Saturday January 19, 2019
Amnesty International, the eminent human-rights non-governmental organization, is widely known for its advocacy in that realm. It produces reports critical of the Israeli occupation in Palestine and the Saudi-led war on Yemen. But it also publishes a steady flow of indictments against countries that don’t play ball with Washington — countries like Iran, China, Venezuela, Nicaragua, North Korea and more. Those reports amplify the drumbeat for a “humanitarian” intervention in those nations.
Amnesty’s stellar image as a global defender of human rights runs counter to its early days when the British Foreign Office was believed to be censoring reports critical of the British empire. Peter Benenson, the co-founder of Amnesty, had deep ties to the British Foreign Office and Colonial Office while another co-founder, Luis Kutner, informed the FBI of a gun cache at Black Panther leader Fred Hampton’s home weeks before he was killed by the Bureau in a gun raid.

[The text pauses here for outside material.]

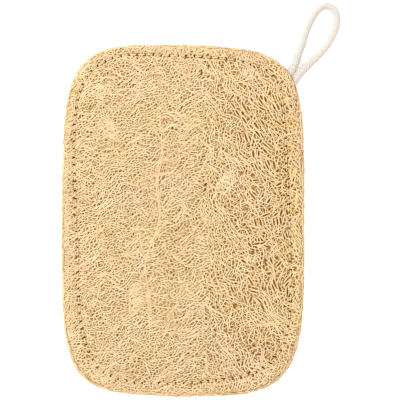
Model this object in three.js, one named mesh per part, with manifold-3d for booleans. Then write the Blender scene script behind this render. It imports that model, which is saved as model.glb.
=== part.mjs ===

These troubling connections contradict Amnesty’s image as a benevolent defender of human rights and reveal key figures at the organization during its early years to be less concerned with human dignity and more concerned with the dignity of the United States and United Kingdom’s image in the world.
A conflicted beginning
Amnesty’s Benenson, an avowed anti-communist, hailed from a military intelligence background. He pledged that Amnesty would be independent of government influence and would represent prisoners in the East, West, and global South alike.